Ashley Lorraine Baker
Several of the choreographers, including Liliana Gomez and Nicole L Olson, are well-known to local dance audiences who’ve seen their work in settings ranging from Phoenix Art Museum to the Rio Salado Habitat Restoration Area. Some, including Shelly Hawkins and Keith A. Thompson, have been part of Breaking Ground, an annual dance and film festival Conder launched in 2007.

A few choreographers will perform their own works, but most feature other dancers. Four dancers will share the tiny stage for a piece created by Conder, which imagines Wright’s alter ego. “I thought it would be interesting to think about him looking back in nostalgia, traveling back into self-reflection,” she explains.

There’s historical precedent for pairing dance with Wright’s architecture, according to Alexandra Freyermuth, manager of cultural programs for the Frank Lloyd Wright Foundation.

“Dance was a crucial part of what it meant to be at Taliesin West when Frank Lloyd Wright was there,” she explains. “His wife and daughter were dancers; his apprentices built during the week and danced on the weekends.”

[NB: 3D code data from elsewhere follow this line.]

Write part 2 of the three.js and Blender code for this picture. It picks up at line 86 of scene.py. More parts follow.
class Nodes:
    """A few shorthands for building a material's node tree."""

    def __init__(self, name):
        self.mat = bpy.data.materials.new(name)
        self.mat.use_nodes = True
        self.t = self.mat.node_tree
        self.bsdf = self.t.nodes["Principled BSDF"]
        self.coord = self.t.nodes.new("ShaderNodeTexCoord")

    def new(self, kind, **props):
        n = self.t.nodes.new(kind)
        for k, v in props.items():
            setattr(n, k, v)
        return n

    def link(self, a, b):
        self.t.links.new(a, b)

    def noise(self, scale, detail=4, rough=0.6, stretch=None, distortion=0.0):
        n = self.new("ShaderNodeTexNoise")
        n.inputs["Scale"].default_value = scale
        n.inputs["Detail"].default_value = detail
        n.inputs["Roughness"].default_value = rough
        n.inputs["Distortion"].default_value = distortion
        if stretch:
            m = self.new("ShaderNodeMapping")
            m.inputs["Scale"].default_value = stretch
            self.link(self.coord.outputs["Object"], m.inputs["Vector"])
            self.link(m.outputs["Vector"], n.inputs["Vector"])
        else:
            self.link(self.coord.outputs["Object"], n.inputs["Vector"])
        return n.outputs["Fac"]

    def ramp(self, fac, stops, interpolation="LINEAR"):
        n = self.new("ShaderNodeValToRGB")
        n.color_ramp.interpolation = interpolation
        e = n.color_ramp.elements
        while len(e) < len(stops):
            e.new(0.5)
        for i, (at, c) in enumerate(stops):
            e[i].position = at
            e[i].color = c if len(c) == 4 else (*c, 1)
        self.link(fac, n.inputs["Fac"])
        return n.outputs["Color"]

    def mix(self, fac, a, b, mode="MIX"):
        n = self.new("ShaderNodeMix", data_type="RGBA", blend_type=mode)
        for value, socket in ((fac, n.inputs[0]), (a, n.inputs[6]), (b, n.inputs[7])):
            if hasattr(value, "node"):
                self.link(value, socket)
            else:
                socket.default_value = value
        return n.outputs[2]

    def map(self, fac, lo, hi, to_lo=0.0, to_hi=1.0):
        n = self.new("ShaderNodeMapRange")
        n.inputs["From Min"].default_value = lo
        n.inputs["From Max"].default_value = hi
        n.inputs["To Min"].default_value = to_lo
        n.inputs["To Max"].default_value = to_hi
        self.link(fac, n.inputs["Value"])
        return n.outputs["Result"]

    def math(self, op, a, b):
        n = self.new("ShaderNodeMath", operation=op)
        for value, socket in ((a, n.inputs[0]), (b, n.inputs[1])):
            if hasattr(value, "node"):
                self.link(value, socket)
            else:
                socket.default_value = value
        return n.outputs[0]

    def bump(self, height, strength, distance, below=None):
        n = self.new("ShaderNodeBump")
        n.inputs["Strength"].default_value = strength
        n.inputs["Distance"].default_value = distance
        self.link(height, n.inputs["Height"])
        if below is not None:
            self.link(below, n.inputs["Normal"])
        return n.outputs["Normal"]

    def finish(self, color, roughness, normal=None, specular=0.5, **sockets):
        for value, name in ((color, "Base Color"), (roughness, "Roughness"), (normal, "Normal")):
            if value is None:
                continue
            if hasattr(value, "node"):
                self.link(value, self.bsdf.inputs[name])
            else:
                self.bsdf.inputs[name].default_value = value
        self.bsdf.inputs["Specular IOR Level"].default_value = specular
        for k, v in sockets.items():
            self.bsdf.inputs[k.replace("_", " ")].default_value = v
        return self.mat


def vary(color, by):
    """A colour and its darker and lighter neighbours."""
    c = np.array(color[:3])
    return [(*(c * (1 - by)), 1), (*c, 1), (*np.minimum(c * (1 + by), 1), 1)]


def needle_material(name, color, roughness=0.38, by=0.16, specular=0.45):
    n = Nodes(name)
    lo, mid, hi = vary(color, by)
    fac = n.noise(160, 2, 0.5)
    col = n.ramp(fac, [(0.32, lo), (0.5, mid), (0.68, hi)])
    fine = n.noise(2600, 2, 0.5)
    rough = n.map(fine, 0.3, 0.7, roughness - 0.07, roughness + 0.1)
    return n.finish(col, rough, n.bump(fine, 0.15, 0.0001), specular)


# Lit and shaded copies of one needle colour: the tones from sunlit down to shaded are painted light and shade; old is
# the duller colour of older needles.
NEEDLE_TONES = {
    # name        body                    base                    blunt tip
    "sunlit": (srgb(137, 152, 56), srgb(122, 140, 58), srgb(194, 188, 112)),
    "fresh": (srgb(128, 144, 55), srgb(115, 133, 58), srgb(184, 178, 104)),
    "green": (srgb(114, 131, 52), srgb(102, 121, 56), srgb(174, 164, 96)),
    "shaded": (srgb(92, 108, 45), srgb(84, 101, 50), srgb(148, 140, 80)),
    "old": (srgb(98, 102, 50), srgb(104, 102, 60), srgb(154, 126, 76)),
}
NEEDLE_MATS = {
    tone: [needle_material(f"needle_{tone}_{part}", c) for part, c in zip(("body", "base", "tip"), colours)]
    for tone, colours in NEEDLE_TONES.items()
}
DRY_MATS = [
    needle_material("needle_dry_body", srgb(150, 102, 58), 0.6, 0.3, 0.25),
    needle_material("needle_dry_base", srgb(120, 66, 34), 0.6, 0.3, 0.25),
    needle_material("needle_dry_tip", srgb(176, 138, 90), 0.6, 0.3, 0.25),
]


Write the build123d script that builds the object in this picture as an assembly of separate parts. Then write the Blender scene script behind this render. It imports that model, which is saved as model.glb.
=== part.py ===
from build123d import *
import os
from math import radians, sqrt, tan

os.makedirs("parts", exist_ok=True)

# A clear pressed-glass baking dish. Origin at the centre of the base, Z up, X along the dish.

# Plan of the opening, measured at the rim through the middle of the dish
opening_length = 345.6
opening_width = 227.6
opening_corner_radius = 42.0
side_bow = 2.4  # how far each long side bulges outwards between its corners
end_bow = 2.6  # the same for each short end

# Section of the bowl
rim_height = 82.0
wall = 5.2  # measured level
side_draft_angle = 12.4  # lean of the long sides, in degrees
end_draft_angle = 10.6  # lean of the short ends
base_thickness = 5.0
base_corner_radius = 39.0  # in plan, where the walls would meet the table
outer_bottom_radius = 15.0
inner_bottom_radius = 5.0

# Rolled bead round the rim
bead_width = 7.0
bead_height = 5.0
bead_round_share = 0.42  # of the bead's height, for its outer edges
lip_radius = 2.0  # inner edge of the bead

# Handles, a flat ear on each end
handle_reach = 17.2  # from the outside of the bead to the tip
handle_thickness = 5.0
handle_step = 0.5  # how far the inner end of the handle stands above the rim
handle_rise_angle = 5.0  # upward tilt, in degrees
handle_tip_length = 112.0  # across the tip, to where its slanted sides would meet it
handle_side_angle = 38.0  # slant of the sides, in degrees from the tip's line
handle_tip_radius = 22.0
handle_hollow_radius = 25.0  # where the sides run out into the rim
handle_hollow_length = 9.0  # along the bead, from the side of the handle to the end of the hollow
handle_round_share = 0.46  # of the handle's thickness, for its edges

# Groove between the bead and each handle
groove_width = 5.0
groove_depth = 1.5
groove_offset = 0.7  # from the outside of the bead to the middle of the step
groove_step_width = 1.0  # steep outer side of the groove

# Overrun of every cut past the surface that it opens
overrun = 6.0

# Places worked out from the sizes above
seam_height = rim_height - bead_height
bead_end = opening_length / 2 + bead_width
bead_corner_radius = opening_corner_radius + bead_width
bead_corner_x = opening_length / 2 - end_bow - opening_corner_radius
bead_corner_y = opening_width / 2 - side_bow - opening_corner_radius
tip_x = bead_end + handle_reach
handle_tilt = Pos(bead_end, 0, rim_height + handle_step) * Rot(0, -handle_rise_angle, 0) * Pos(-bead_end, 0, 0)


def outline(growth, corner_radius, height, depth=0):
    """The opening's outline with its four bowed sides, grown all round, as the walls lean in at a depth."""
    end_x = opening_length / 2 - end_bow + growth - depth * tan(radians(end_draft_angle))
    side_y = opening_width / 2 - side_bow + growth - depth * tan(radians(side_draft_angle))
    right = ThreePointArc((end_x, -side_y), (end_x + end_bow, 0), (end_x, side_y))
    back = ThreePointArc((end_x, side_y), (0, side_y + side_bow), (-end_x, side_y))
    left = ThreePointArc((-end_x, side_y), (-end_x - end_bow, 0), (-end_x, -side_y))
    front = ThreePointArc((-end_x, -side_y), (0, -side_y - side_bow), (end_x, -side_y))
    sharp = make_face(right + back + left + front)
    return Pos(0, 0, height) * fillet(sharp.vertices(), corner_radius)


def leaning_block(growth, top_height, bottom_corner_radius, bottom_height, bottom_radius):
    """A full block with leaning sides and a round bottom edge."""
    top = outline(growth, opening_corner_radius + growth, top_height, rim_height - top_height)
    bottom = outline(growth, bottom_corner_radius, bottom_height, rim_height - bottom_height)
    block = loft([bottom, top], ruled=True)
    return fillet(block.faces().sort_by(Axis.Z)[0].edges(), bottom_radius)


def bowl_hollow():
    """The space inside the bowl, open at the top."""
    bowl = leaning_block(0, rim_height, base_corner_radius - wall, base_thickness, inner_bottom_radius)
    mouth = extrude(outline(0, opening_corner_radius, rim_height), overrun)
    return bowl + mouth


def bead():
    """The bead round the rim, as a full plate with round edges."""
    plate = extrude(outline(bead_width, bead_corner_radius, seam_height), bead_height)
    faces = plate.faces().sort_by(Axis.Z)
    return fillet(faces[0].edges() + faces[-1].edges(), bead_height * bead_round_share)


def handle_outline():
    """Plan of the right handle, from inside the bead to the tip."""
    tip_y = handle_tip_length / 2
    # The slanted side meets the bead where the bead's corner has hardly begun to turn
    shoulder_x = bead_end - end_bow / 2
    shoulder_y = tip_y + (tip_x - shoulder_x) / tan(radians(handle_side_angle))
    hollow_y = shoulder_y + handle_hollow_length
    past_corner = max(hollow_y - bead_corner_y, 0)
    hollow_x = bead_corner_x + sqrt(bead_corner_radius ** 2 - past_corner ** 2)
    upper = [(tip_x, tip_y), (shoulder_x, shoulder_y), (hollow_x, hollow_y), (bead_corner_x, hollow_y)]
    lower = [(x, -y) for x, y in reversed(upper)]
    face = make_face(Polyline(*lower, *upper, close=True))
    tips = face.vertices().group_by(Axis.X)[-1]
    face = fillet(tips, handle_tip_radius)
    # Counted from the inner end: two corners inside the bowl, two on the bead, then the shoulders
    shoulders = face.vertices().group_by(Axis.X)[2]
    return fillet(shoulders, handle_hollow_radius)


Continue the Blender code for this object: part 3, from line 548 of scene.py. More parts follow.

Freyermuth sees similarities between Conder’s approach and Wright’s own philosophy. “Her work is unique and experimental,” says Freyermuth. “For Wright, art was experimentation and experimentation was art.”

Conder says she’s struck by the myriad ways the Ten Tiny Dances choreographers have interpreted the famed architect’s ideas and designs — and their different approaches to using the small stage.

“The range of how they transformed and transcended the stage is really amazing.”

Ten Tiny Dances will be performed live at 6 p.m. and 8 p.m. at Taliesin West on Saturday, April 3. Tickets are $35. (Tickets for a 5 p.m. tour plus the 6 p.m. show are $65.)